Voy a finalizar refiriéndome breve y puntualmente a otros relatos de Nunca olvidamos nada, nena. El vendedor es una de las historias mejor logradas del libro. Se trata de una refrescante y liviana narración que podría considerarse sin equívocos ficción pura. La prueba de fuego para la imaginación de un escritor, que es romper sus amarras con los linderos de lo real, alcanza aquí una alta cifra. Natalie Portman es una dolorosa y triste metáfora de los sueños y ensueños que definen el carácter de un artista. En este caso, de un aspirante a escritor (de literatura, de guiones…), que también se imagina promotor y director cinematográfico, pero ignora que padece una perturbación mental (¿mitomanía delirante?).

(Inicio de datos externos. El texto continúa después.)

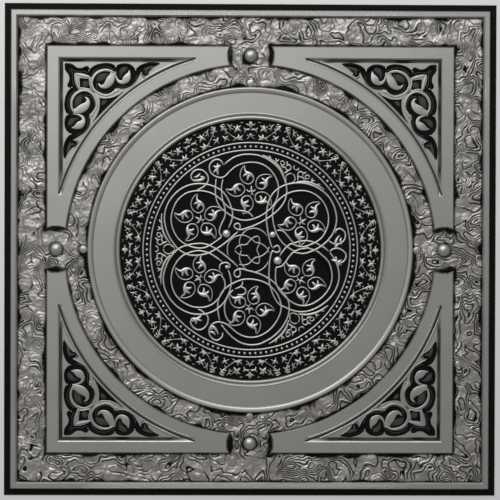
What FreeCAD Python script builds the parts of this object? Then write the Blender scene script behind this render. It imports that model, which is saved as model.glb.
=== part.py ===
import FreeCAD, Part
import math
import os
import Sketcher

# A lay-in ceiling tile pressed from one sheet of tinplate, millimetres.
# The underside of the flange lies on Z = 0 and the show face looks up +Z.
# The front surface is shaped once as a solid form. The sheet is what is left of that form
# when the same form, lowered by the sheet's thickness, is cut away from it.

V = FreeCAD.Vector

sizes = [
    ("tile_side", 603.0, "square blank, fits a 610 grid"),
    ("sheet_thick", 0.3, "tinplate, 30 gauge"),
    ("flange_width", 6.5, "flat flange that lies on the grid"),
    ("rim_rise", 4.3, "rim top above the flange's face"),
    ("rim_outer_wall", 2.7, "run of the rim's outer wall"),
    ("rim_width", 5.3, "flat top of the rim"),
    ("rim_inner_wall", 2.0, "run of the rim's inner wall"),
    ("field_drop", 2.4, "rim top down to the textured field"),
    ("band_width", 35.0, "textured band between rim and corner plates"),
    ("plate_rise", 2.4, "corner plate above the field"),
    ("plate_wall", 1.8, "run of the plate's outer wall"),
    ("bar_straight", 14.5, "straight bars of a plate, from foot to opening"),
    ("bar_curved", 14.0, "curved bar of a plate, from foot to opening"),
    ("opening_wall", 3.0, "run of the wall inside a plate"),
    ("opening_drop", 2.0, "plate top down to the scroll panel"),
    ("opening_tip", 4.4, "width of the opening's blunt ends at the top"),
    ("opening_tip_foot", 0.5, "width of the same ends at the panel"),
    ("scroll_drop", 1.4, "scroll panel down to the ground of the scrolls"),
    ("scroll_depth", 85.3, "panel depth, corner to arc, for which the scrolls are drawn"),
    ("plate_depth", 23.5, "plate's outer line to its arc, on the tile's axis"),
    ("ring_gap", 26.5, "textured ring between plates and moulding"),
    ("ring_rise", 3.8, "crest of the outer moulding above the field"),
    ("ring_wall", 3.0, "run of the outer moulding's outer wall"),
    ("ring_crest", 2.0, "flat on the outer moulding's crest"),
    ("ring_inner_wall", 2.4, "run of its wall down to the flat ring"),
    ("flat_rise", 2.2, "flat ring above the field"),
    ("flat_width", 25.4, "width of the flat ring"),
    ("groove_run", 2.2, "run of the groove's wall from the flat ring"),
    ("groove_depth", 1.2, "groove beside the inner moulding, below the flat ring"),
    ("groove_wall", 1.8, "run of the groove's wall up to the inner moulding"),
    ("bead_rise", 2.7, "crest of the inner moulding above the field"),
    ("bead_crest", 2.0, "flat on the inner moulding's crest"),
    ("bead_wall", 2.2, "run of the inner moulding's wall down to the rose"),
    ("rose_drop", 1.0, "field down to the ground of the rose"),
    ("lobe_inset", 50.6, "rose's edge in to the outermost points of its six circles"),
    ("lobe_radius", 34.9, "radius of a circle at its wire's crest"),
    ("wire_rise", 1.6, "crest of a circle's wire above the ground of the rose"),
    ("wire_run", 1.5, "run of a wire's wall, crest to foot"),
    ("ball_inset", 12.0, "ball centre inside the plates' outer line"),
    ("ball_radius", 7.8, "radius of a ball at its foot"),
    ("ball_slope", 60.0, "slope of a ball at its foot, degrees"),
    ("notch_radius", 27.5, "clear circle round each ball, at the plates' foot"),
]

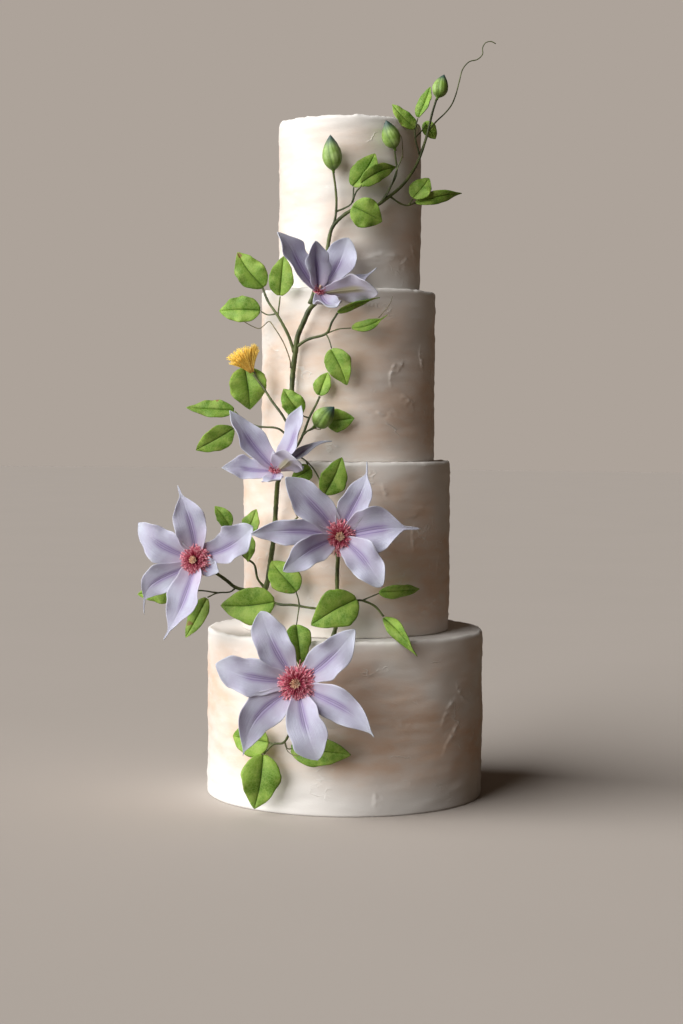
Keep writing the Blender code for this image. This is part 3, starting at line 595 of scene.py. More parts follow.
def stem_finish():
    finish = Finish("stem_wire_tape", 0.55)
    cloud = finish.noise(finish.spot(), 55.0, 4.0, 0.65)
    colour = finish.mix(finish.ease(cloud, 0.35, 0.68), (0.040, 0.055, 0.014), (0.135, 0.165,
                                                                                0.045))
    bark = finish.noise(finish.spot((1.0, 1.0, 0.4)), 420.0, 3.0, 0.6)
    colour = finish.tint(colour, finish.ease(bark, 0.55, 0.8), (0.12, 0.09, 0.04), 0.4)
    return finish.done(colour, finish.bump(bark, 0.4 * MM, 0.6))


def tendril_finish():
    finish = Finish("tendril", 0.6)
    cloud = finish.noise(finish.spot(), 90.0, 3.0, 0.6)
    colour = finish.mix(finish.ease(cloud, 0.35, 0.65), (0.12, 0.11, 0.05), (0.26, 0.22, 0.10))
    return finish.done(colour, finish.bump(cloud, 0.3 * MM, 0.5))


def bud_finish():
    """Pale green bud, greener at the foot, with an inky blue tip and painted shade in the seams."""
    finish = Finish("bud", 0.5)
    along = finish.attribute("along")
    ridge = finish.attribute("side")
    cloud = finish.noise(finish.spot(), 110.0, 3.0, 0.6)
    colour = finish.mix(finish.ease(cloud, 0.35, 0.7), (0.20, 0.34, 0.05), (0.40, 0.56, 0.19))
    colour = finish.mix(finish.ease(along, 0.22, 0.0), colour, (0.13, 0.24, 0.03))
    # Painted shade: darker in the sunk seams between the sepals.
    seam = finish.times(finish.ease(ridge, 0.35, 0.0), 0.7)
    colour = finish.mix(seam, colour, (0.08, 0.15, 0.03))
    colour = finish.tint(colour, finish.ease(along, 0.55, 0.92), (0.035, 0.075, 0.085), 0.93)
    return finish.done(colour, finish.bump(cloud, 0.3 * MM, 0.5))


def stamen_finish():
    """Filaments that pass from a burgundy root through pink to a cream tip."""
    finish = Finish("stamens", 0.55)
    along = finish.attribute("along")
    shade = finish.attribute("side")
    colour = finish.mix(finish.ease(along, 0.1, 0.6), (0.10, 0.003, 0.012), (0.66, 0.06, 0.14))
    colour = finish.mix(finish.ease(along, 0.5, 0.9), colour, (0.88, 0.24, 0.34))
    colour = finish.tint(colour, finish.ease(along, 0.9, 1.0), (0.96, 0.64, 0.64), 0.55)
    colour = finish.mix(shade, colour, (0.34, 0.02, 0.06))
    return finish.done(colour)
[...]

El protagonista atrapa al lector con su (valga el oxímoron) maliciosa ingenuidad; con su nobleza adamita. Es tal vez el personaje mejor construido de todas las historias consideradas en conjunto. En Claude predomina el silencio; lo que se calla pesa más que lo dicho. Su decir tiene un sustrato mudo. Mientras tanto, Borges en Montreal constituye una graciosa y entretenida picardía literaria estructurada en clave borgesiana que juega con las mismas ‘banalidades’ (la expresión la usa Borges para referirse a su obra), utilizadas en cuentos como El jardín de los senderos que se bifurcan, La muerte y la brújula, Las hojas del ciprés; Tlön, Uqbar, Orbis, Tertius; El Aleph, y otras ‘ficciones’ que distraen con sus propuestas de mundos paralelos, dimensiones alternas, o esos universos simultáneos que conforman el infinito multiverso donde sobrevive la sutil nube de polvo que es nuestra galaxia.